Looking back, it appears this scheme was a failure because industries were given allowances free and governments were too generous in the quantities they gave. So the price of carbon on the trading market was suppressed and never sustained the levels that would prompt industry to invest in new technology to reduce overall emissions. The developed world also outsourced much of its manufacturing to the so-called developing world, mainly China, and so global emissions of greenhouse gases continued to increase.
Kyoto Protocol successor
Meanwhile the United Nations failed repeatedly to reach agreement on a successor to the Kyoto Protocol. The countries that had signed the framework convention in 1992 have met every year since then to monitor the latest scientific findings and to try to reach agreement on the best way to address the threat posed. The latest meeting of the parties produced a plan to reach agreement in 2015 that will come into force in 2020. Kicking the can down the road comes to mind.
This failure to reach agreement is happening despite regular reports from the scientific community, in the form of the Intergovernmental Panel on Climate Change, that are growing more alarming with each report. The consequences for average global temperatures and sea levels of increasing greenhouse gas levels are predicted and the potential outcomes are stark.
In most areas of environmental degradation when the source of the pollution is reduced or eliminated the problem is usually resolved with time. Climate change is different because there are tipping points in the climate system beyond which there is no chance of recovery for a long, long time. One such point is the melting of the ice that sits on Greenland. This ice is 2,000 metres deep on average and, if it melts, average sea levels would rise by some seven metres.
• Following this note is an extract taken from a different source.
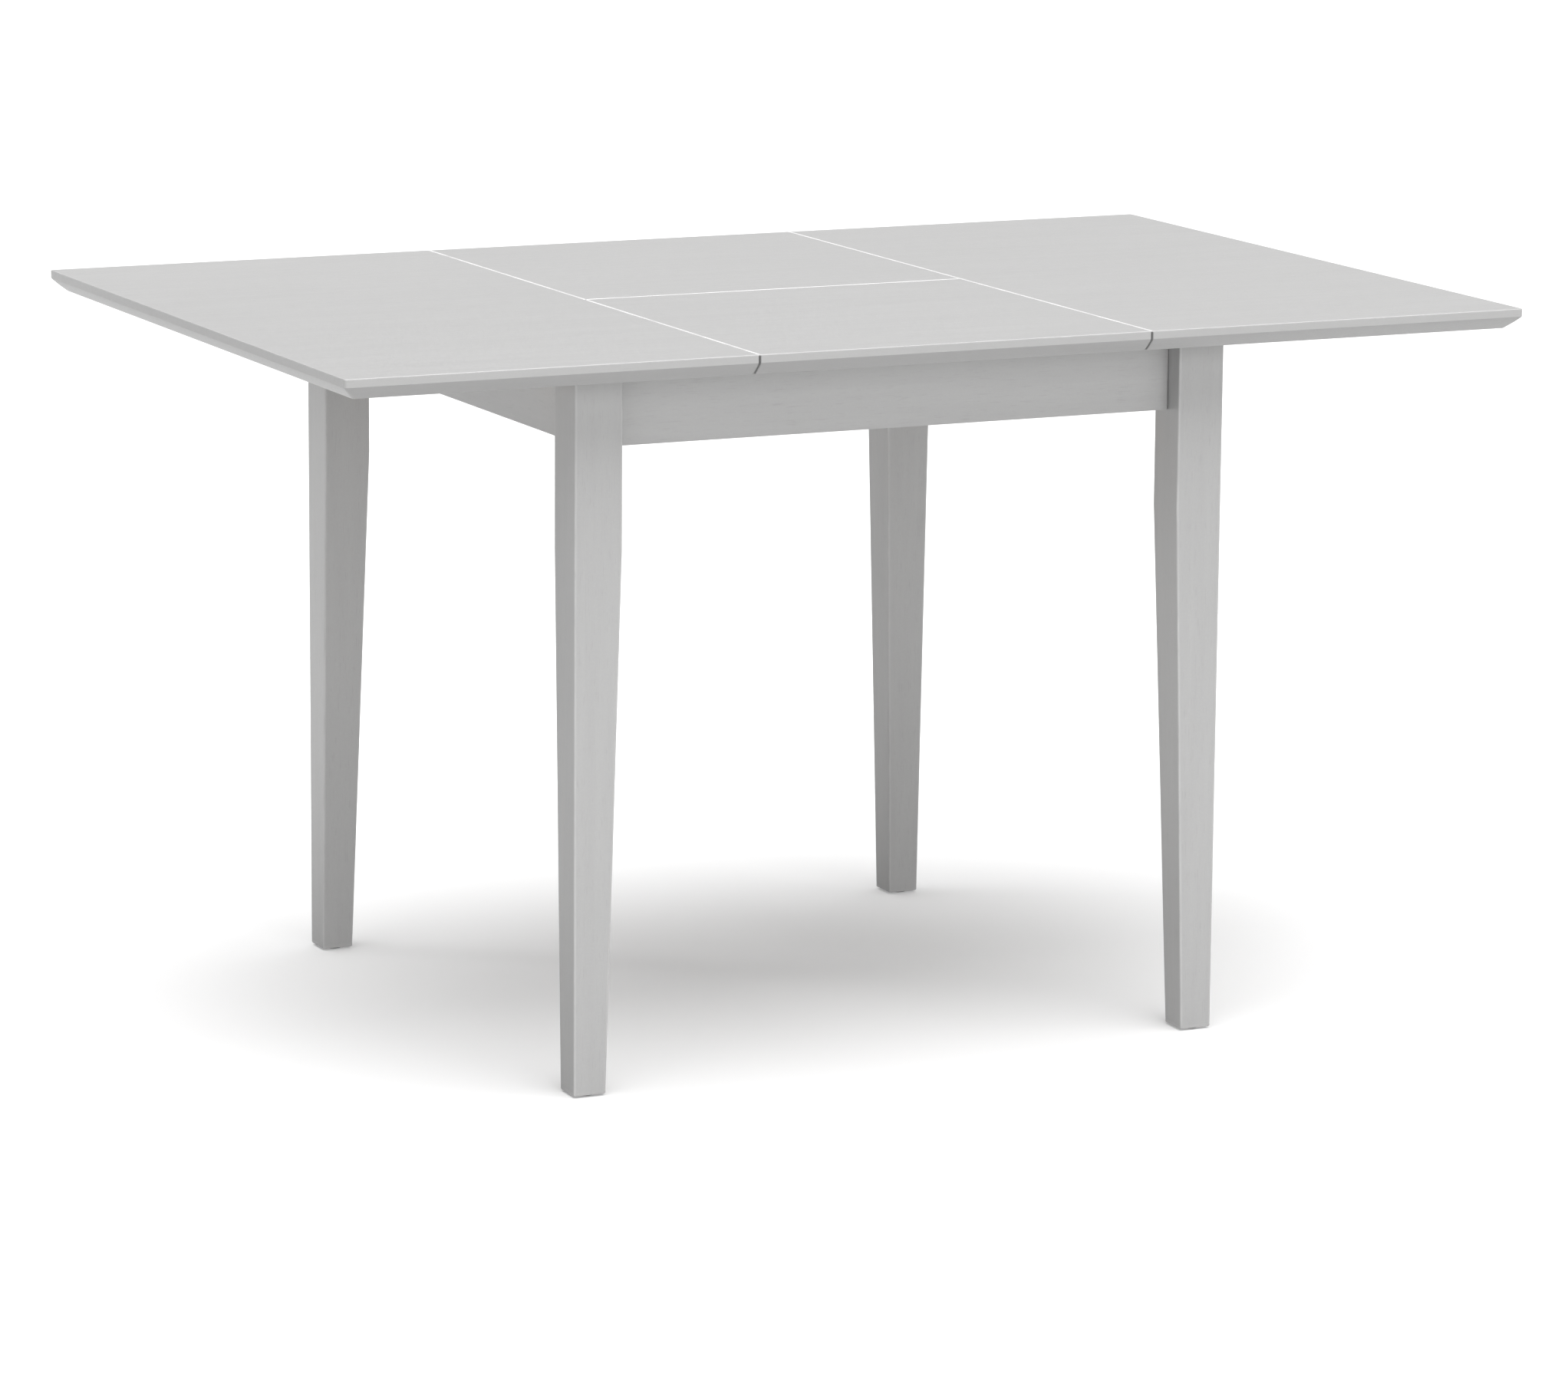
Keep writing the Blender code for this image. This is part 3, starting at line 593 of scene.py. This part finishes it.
# ---- CAD nodes that keep their shape ----
def give(node, material, width, segments=2):
    """Give a CAD node its material and round its edges a little."""
    body = NODES[node]
    body.data.materials.clear()
    body.data.materials.append(material)
    weld = body.modifiers.new("weld", "WELD")
    weld.merge_threshold = 0.00002
    bevel = body.modifiers.new("ease", "BEVEL")
    bevel.width = width
    bevel.segments = segments
    bevel.limit_method = "ANGLE"
    bevel.angle_limit = math.radians(50)


def build_frame():
    """Legs, aprons, braces, slides and fittings."""
    for seed, (name, axis) in enumerate((("front", 0), ("rear", 0), ("left", 1), ("right", 1)), 20):
        finish = lacquer(f"apron_{name}_lacquer", axis, seed, FRAME_TONE, APRON_RUB, square=True)
        give(f"apron_{name}", finish, 0.0012, 3)
    for seed, depth in enumerate(DEPTHS, 30):
        give(f"guide_beam_{depth}", beech(f"guide_{depth}_beech", 0, seed), 0.0006)
    for seed, side in enumerate(SIDES, 40):
        give(f"leaf_storage_rail_{side}", beech(f"storage_{side}_beech", 1, seed), 0.0010)
    seed = 50
    for depth in DEPTHS:
        for side in SIDES:
            seed += 1
            build_leg(depth, side, seed)
            build_bolt(depth, side)
            build_nut(depth, side)
            build_glide(depth, side)
            build_peg(side, depth)
            give(f"runner_{side}_{depth}", beech(f"runner_{side}_{depth}_beech", 0, seed), 0.0006)
            give(f"corner_block_{depth}_{side}", beech(f"brace_{depth}_{side}_beech", 0, seed + 10), 0.0010)
            give(f"leaf_plate_{side}_{depth}", STEEL, 0.0003)
            give(f"leaf_hinge_{depth}_{side}", BRASS, 0.0002)
            for number in (1, 2):
                build_screw(side, depth, number)


# ---- Stage ----
def light_at(name, kind, place, aim, energy):
    """A lamp that shines along a direction."""
    data = bpy.data.lights.new(name, kind)
    data.energy = energy
    lamp = bpy.data.objects.new(name, data)
    bpy.context.scene.collection.objects.link(lamp)
    turn = Vector(aim).to_track_quat("-Z", "Y").to_matrix().to_4x4()
    lamp.matrix_world = Matrix.Translation(place) @ turn
    return data


def build_stage():
    """Floor, lights and camera."""
    mesh = bpy.data.meshes.new("floor")
    plan = [(FLOOR_REACH * x, FLOOR_REACH * y, 0.0) for x, y in ((-1, -1), (1, -1), (1, 1), (-1, 1))]
    mesh.from_pydata(plan, [], [(0, 1, 2, 3)])
    mesh.materials.append(pale_floor())
    floor = bpy.data.objects.new("floor", mesh)
    bpy.context.scene.collection.objects.link(floor)

    world = bpy.data.worlds.new("studio")
    world.use_nodes = True
    background = world.node_tree.nodes["Background"]
    background.inputs["Color"].default_value = PALE
    background.inputs["Strength"].default_value = ROOM_GLOW
    bpy.context.scene.world = world

    light_at("overhead", "SUN", SUN_PLACE, (0.03, 0.14, -1.0), 5.9).angle = math.radians(74)
    light_at("front_fill", "SUN", SUN_PLACE, (-0.05, 1.0, -0.20), 1.5).angle = math.radians(40)
    corner = light_at("rear_left", "AREA", (-1.9, 1.5, 0.9), (1.5, -1.13, -0.5), 0.30)
    corner.size = 0.4
    corner.spread = math.radians(22)

    data = bpy.data.cameras.new("camera")
    data.lens = LENS
    data.sensor_width = 36.0
    camera = bpy.data.objects.new("camera", data)
    bpy.context.scene.collection.objects.link(camera)
    turn = Euler((math.radians(90 - CAMERA_DIP), 0.0, math.radians(-CAMERA_HEADING))).to_matrix().to_4x4()
    roll = Matrix.Rotation(math.radians(CAMERA_ROLL), 4, "Z")
    camera.matrix_world = Matrix.Translation(CAMERA_PLACE) @ turn @ roll
    bpy.context.scene.camera = camera
    bpy.context.scene.view_settings.view_transform = "Standard"


build_top()
build_frame()
build_stage()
The United Nations aimed to limit average temperature increases to 2 degrees above pre-industrial levels. It is now widely accepted that we have little chance of achieving this target, due to the amount of greenhouse gases already in the atmosphere and the rate of increase in the global use of fossil fuels. The longer we wait to tackle the problem the more expensive it will become and the more extreme will be the consequences.
Several commentators have referred to Ireland’s small contribution to the global greenhouse gas load and implied we should leave it to the large countries to address this problem. However, the significant figure is the emissions per capita. Ireland’s are high.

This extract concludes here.